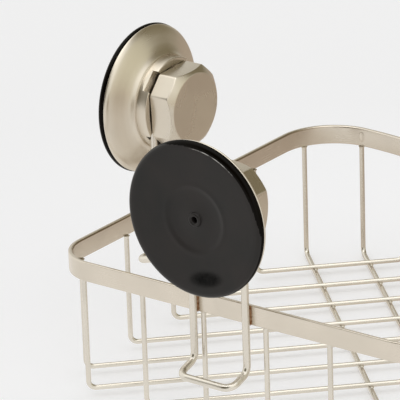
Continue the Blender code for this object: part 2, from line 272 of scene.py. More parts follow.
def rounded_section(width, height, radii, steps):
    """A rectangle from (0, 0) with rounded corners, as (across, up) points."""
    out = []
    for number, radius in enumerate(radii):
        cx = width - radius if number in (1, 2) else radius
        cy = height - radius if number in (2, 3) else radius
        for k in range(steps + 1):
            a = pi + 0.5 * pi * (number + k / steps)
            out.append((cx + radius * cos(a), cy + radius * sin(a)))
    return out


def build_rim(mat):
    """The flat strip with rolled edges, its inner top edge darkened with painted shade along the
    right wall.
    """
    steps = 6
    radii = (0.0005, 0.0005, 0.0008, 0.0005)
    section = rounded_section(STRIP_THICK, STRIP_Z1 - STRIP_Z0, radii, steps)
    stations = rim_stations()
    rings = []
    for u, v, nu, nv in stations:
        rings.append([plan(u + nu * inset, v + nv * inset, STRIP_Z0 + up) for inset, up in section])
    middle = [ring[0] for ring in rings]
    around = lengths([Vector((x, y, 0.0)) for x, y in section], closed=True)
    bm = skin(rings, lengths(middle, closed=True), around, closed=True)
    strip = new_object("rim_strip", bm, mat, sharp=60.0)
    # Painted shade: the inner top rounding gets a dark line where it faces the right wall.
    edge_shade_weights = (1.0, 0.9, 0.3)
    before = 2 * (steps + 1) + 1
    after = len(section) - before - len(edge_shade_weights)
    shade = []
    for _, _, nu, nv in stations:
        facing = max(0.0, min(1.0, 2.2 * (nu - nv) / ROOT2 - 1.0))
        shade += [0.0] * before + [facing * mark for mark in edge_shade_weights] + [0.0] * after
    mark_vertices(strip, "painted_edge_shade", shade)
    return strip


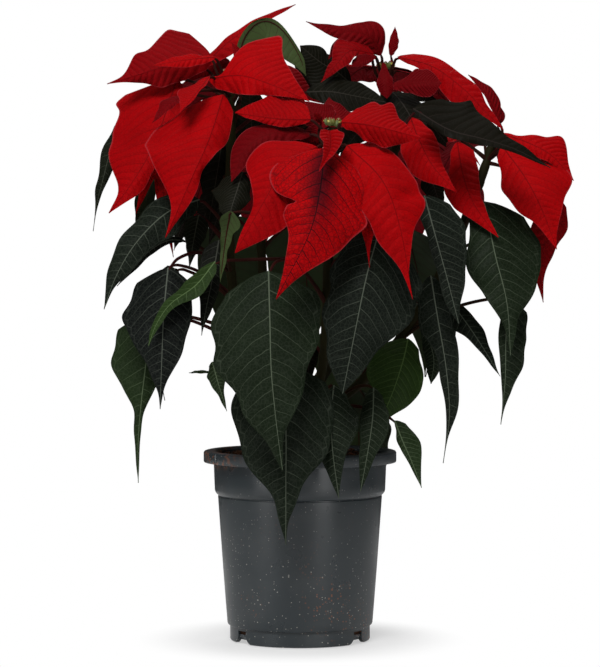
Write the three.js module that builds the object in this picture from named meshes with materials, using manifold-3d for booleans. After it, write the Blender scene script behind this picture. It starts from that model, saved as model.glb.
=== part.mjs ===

####

WHAT YOU NEED TO DO> The records above are to be repeated exactly, in their entirety.

WRITTEN REPLY>
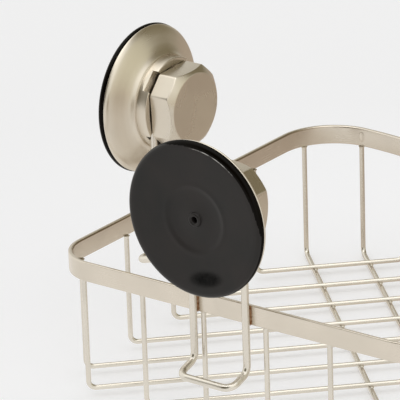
Continue the Blender code for this object: part 2, from line 272 of scene.py. More parts follow.
def rounded_section(width, height, radii, steps):
    """A rectangle from (0, 0) with rounded corners, as (across, up) points."""
    out = []
    for number, radius in enumerate(radii):
        cx = width - radius if number in (1, 2) else radius
        cy = height - radius if number in (2, 3) else radius
        for k in range(steps + 1):
            a = pi + 0.5 * pi * (number + k / steps)
            out.append((cx + radius * cos(a), cy + radius * sin(a)))
    return out


def build_rim(mat):
    """The flat strip with rolled edges, its inner top edge darkened with painted shade along the
    right wall.
    """
    steps = 6
    radii = (0.0005, 0.0005, 0.0008, 0.0005)
    section = rounded_section(STRIP_THICK, STRIP_Z1 - STRIP_Z0, radii, steps)
    stations = rim_stations()
    rings = []
    for u, v, nu, nv in stations:
        rings.append([plan(u + nu * inset, v + nv * inset, STRIP_Z0 + up) for inset, up in section])
    middle = [ring[0] for ring in rings]
    around = lengths([Vector((x, y, 0.0)) for x, y in section], closed=True)
    bm = skin(rings, lengths(middle, closed=True), around, closed=True)
    strip = new_object("rim_strip", bm, mat, sharp=60.0)
    # Painted shade: the inner top rounding gets a dark line where it faces the right wall.
    edge_shade_weights = (1.0, 0.9, 0.3)
    before = 2 * (steps + 1) + 1
    after = len(section) - before - len(edge_shade_weights)
    shade = []
    for _, _, nu, nv in stations:
        facing = max(0.0, min(1.0, 2.2 * (nu - nv) / ROOT2 - 1.0))
        shade += [0.0] * before + [facing * mark for mark in edge_shade_weights] + [0.0] * after
    mark_vertices(strip, "painted_edge_shade", shade)
    return strip


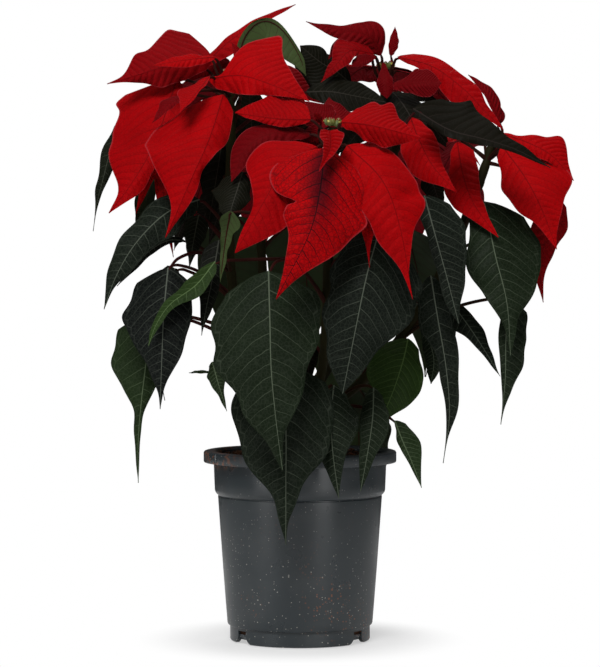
Write the three.js module that builds the object in this picture from named meshes with materials, using manifold-3d for booleans. After it, write the Blender scene script behind this picture. It starts from that model, saved as model.glb.
=== part.mjs ===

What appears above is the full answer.